Esos campeones del jolgorio que eluden el sacrificio pero intentan sacrificar la entrega sublime del colectivo y a la sociedad —un par de sustantivos poco escuchados últimamente en la jerga callejera— deben saber que su entusiasmo por hacer y dejar de hacer lo que haga falta para expandir el trazado de su barriga y mejorar la urbanización de su vivienda es simplemente una práctica suicida. Porque en ningún proyecto no cubano sobre Cuba está prevista otra cosa que no sea la rapiña. Nadie espere que las fiestas de los ociosos, las gulas de los inmóviles, la embriaguez del egoísta… corran a cuenta del gran capital.

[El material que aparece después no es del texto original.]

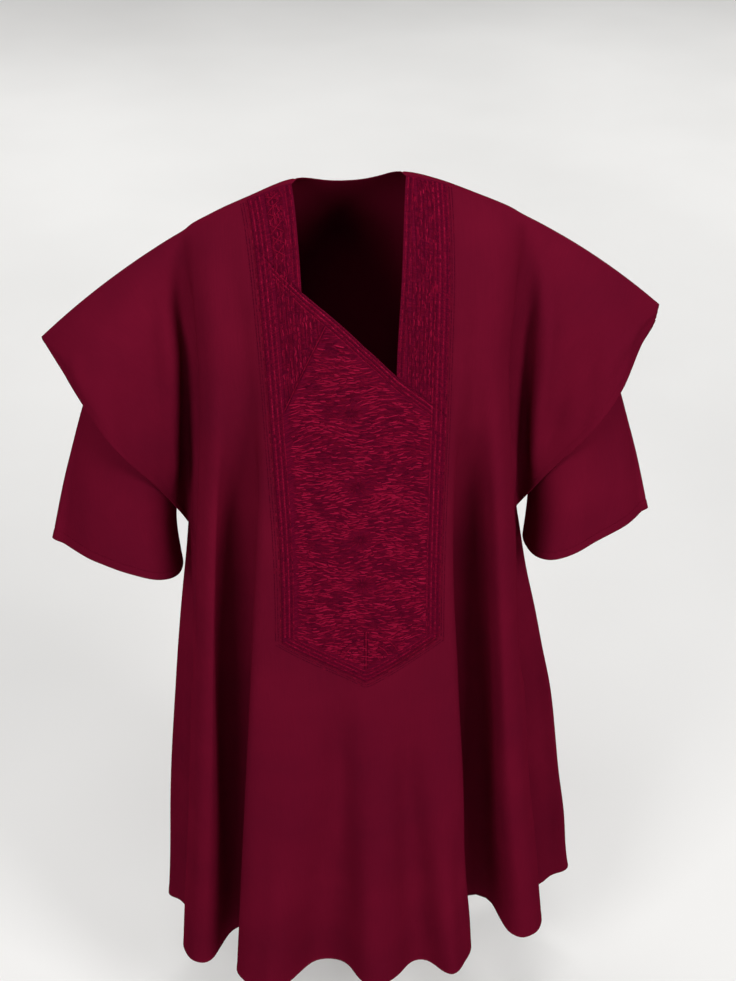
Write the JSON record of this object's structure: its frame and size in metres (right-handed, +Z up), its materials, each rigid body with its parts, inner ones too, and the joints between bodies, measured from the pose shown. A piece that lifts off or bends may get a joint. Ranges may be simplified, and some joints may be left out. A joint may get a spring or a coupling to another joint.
{
  "type": "grand boubou robe",
  "caption": "Wide ankle-length robe, worn and hollow, with winged shoulders over wide half sleeves, a slanting neck opening and an embroidered pocket panel.",
  "frame": {"origin": "the point on the shoulder line midway between the two sides of the neck, where the wearer's shoulders hold the robe", "axes": "+Z up, the front faces -Y, +X to the right of someone looking at the front"},
  "size_m": [0.94, 0.476, 1.407],
  "materials": {
    "robe_cloth": "smooth burgundy suiting, soft sheen, faint twill",
    "embroidery": "raised rayon thread work in crimson and dark plum on the burgundy cloth"
  },
  "bodies": {
    "root": {"front_panel": "robe_cloth", "back_panel": "robe_cloth", "sleeve_left": "robe_cloth", "sleeve_right": "robe_cloth", "pocket_panel": "embroidery", "band_left": "embroidery", "band_right": "embroidery"}
  },
  "joints": []
}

¡Mire que es imperfecto el socialismo que, por alguna razón, no nos dejan acabar de construir…! Pero el capitalismo que otros han «comprado» voluntariamente para Cuba sería simplemente irrespirable. Al contrario del Comandante que mandó a parar, vendría un pupilo de mister y ordenaría seguir… seguir la saga de lágrimas interrumpida —por el tiempo que decidamos nosotros— en 1959. Sería el ascenso del reguetón luctuoso y la vuelta de la timba sin pan.
El ruido no deja ver. Así como buenos cubanos radicados en el extranjero han sido anulados mediáticamente por grupos de proyección agresiva hacia su tierra que tienen más «volumen» de discurso, también aquí pierde visibilidad el compatriota modesto que, aunque sepa y aporte más, a menudo habla poco, compra al día, «goza» menos…

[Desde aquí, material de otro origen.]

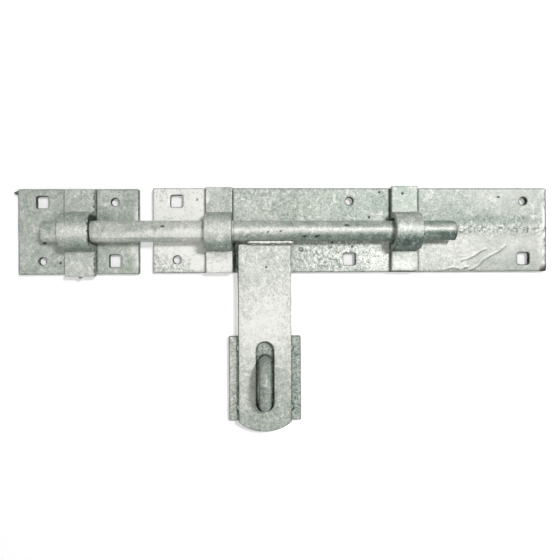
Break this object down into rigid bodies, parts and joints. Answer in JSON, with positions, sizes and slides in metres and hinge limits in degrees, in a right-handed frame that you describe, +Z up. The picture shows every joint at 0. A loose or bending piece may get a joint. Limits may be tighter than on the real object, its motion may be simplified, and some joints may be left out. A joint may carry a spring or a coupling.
{
  "type": "cross pattern door bolt",
  "caption": "Heavy galvanised door bolt: a round bar slides and turns in bent straps, its slotted flat arm folds over a staple for a padlock.",
  "frame": {"origin": "middle of the main plate's back face, on the door", "axes": "+X along the bolt towards the tail end of the main plate, +Y into the door, +Z up the door"},
  "size_m": [0.5043, 0.042, 0.2297],
  "materials": {
    "galvanised_steel": "hot-dip galvanised, matt pale grey-green with spangle, runs and small pits"
  },
  "bodies": {
    "fixed_plates": {"main_plate": "galvanised_steel", "left_guide_strap": "galvanised_steel", "right_guide_strap": "galvanised_steel", "keep_plate": "galvanised_steel", "keep_strap": "galvanised_steel"},
    "staple_set": {"staple_plate": "galvanised_steel", "staple_loop": "galvanised_steel"},
    "bolt": {"bolt_rod": "galvanised_steel", "hasp_arm": "galvanised_steel", "hasp_weld": "galvanised_steel"}
  },
  "joints": [
    {"name": "bolt_slide", "type": "slide", "parent": "fixed_plates", "child": "staple_set", "axis": [1, 0, 0], "range_m": [-0.004, 0.091]},
    {"name": "arm_turn", "type": "hinge", "parent": "staple_set", "child": "bolt", "pos_m": [-0.083, -0.0164, -0.0018], "axis": [-1, 0, 0], "range_deg": [0, 185]}
  ]
}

Cuba necesita de todos sus hijos un mayor compromiso con la nación. No siempre negocio es trabajo; ni dinero, salario; ni venta, aporte social…
No, esta no es una oda a la amargura. Más que el derecho, los cubanos tenemos el deber de la alegría: lo hemos ganado en duros escenarios. En cambio nadie debe olvidar que sigue vigente la aclaración martiana a The Manufacturer: todavía sabemos y debemos pelear «…como gigantes para ser libres».
Los que festivamente solo piensan en sí mismos deben entender que si quebramos la armazón que cobija a este pueblo no habrá nada que celebrar; por el contrario, la gran mayoría de nosotros volvería a sufrir a capella.